Barbara connected the changes in me with the Bible and secretly began reading it. I had no idea until the day she embraced me, sobbing, and confessed she needed Jesus in her life. After that, we became partners in faith as well, growing closer than ever.

In 1999, with our children grown, we moved to Georgia for Barbara’s job. She confidently assumed the role of breadwinner while I took on all the domestic work. I felt awkward in my new role (and my cooking was less than stellar) but like a winger covering for a rushing defenseman, I wanted Barbara to know I had her back.

Then something really strange happened. I found myself drawn to—of all things—poetry. I was sitting next to our grandfather clock, reading the Bible, when these words bubbled up to the rhythm of the ticking clock:

Tick, tock, the clock is ticking, ticking away,

The Lord is coming; He’s on His way

He’s coming soon, and He will have His say

On Judgment Day, on Judgment Day.

Words kept cascading into my mind. I ended up writing seven stanzas. Barbara typed up the poem for me. We both thought it was a onetime thing.

But poems kept coming to me. Barbara edited them and typed them up. We put the poems together into two collections of Christian poetry. But what was I supposed to do with them? One night I asked, “Lord, how can I use these poems to spread your message?”
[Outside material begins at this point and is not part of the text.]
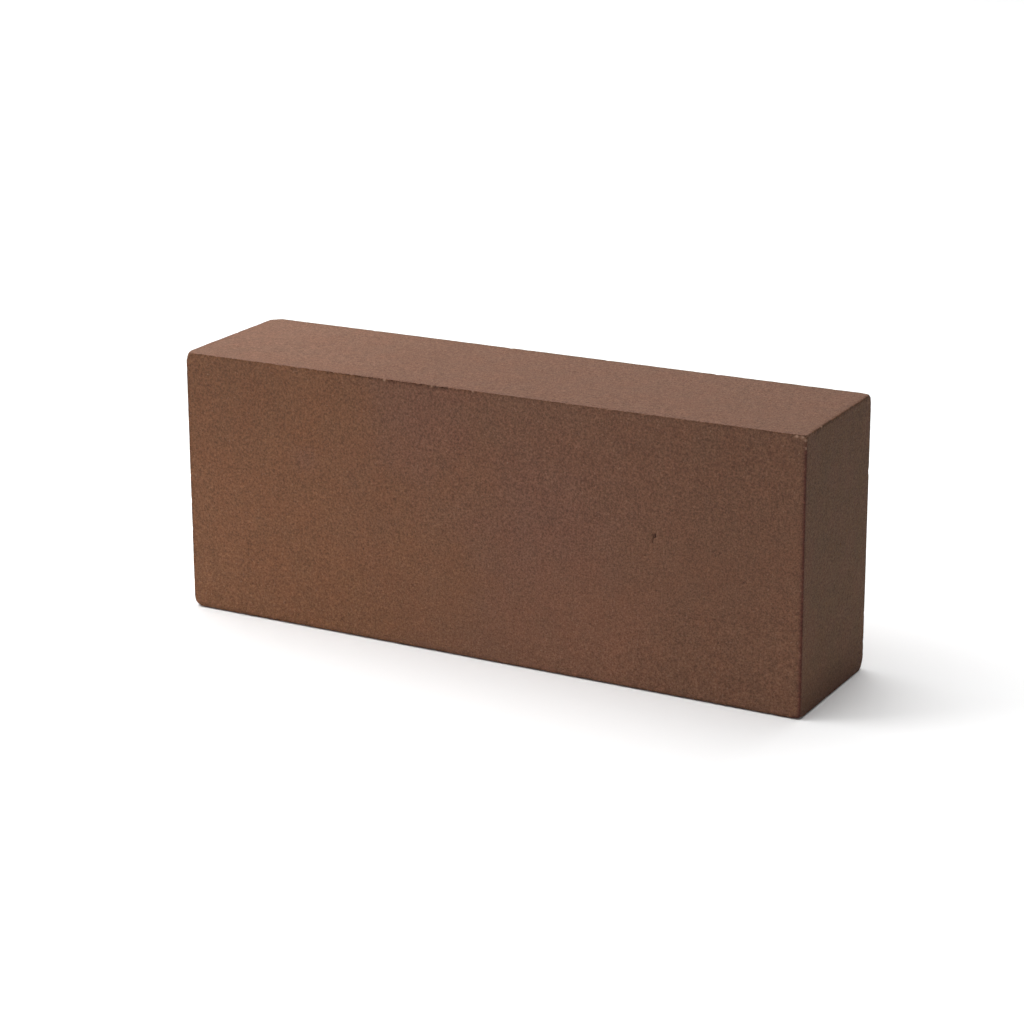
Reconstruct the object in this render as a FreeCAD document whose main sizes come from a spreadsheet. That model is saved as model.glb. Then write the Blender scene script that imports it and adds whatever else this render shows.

The next morning, I was led to a nearby nursing home. I asked to speak with the activities director. “I’d like to begin a ministry for your senior citizens,” I told her, showing her my poems. She said, “We actually have a group already assembled and waiting for an activity. Can you meet with them now?”

She brought me to the room. I looked at the dozen senior citizens, deeply moved. They were in their last years, and God had chosen me to help guide them. I ended the session with a prayer of salvation. Many of them joined in.

That was only the beginning. I expanded my ministry to other nursing homes in the area, and when Barbara and I moved back to Hershey after her retirement in 2004, I brought my ministry to nursing homes there. All through Barbara’s illness, she urged me to continue my work, and I never missed a day.

Perhaps that was why, after her death, something told me to stick to my daily routine. Ann, who had extended her leave to stay with me, helped by having coffee with me in the morning and going for walks with me in the afternoon.

“Mom would want you to carry on,” Ann said on one of our walks. Many senior citizens are lonely and need comfort, and after Barbara died, I was right there with them. If I can still do this, I thought, I can survive without her.

As the months went by, I grew busy again with my poems and ministry, as well as the occasional hockey get-together. (Being back in Hershey reconnected me with Bears alumni.)

The Lord’s hand has steered my life, from a hockey-crazed kid from Canada to a humble Christian poet. He gave me Barbara, without whom my life would have been empty. And he has healed my grief, filling my soul until he calls me to the place where my beloved Barbara lives, a place with a crystal-clear river and no more tears.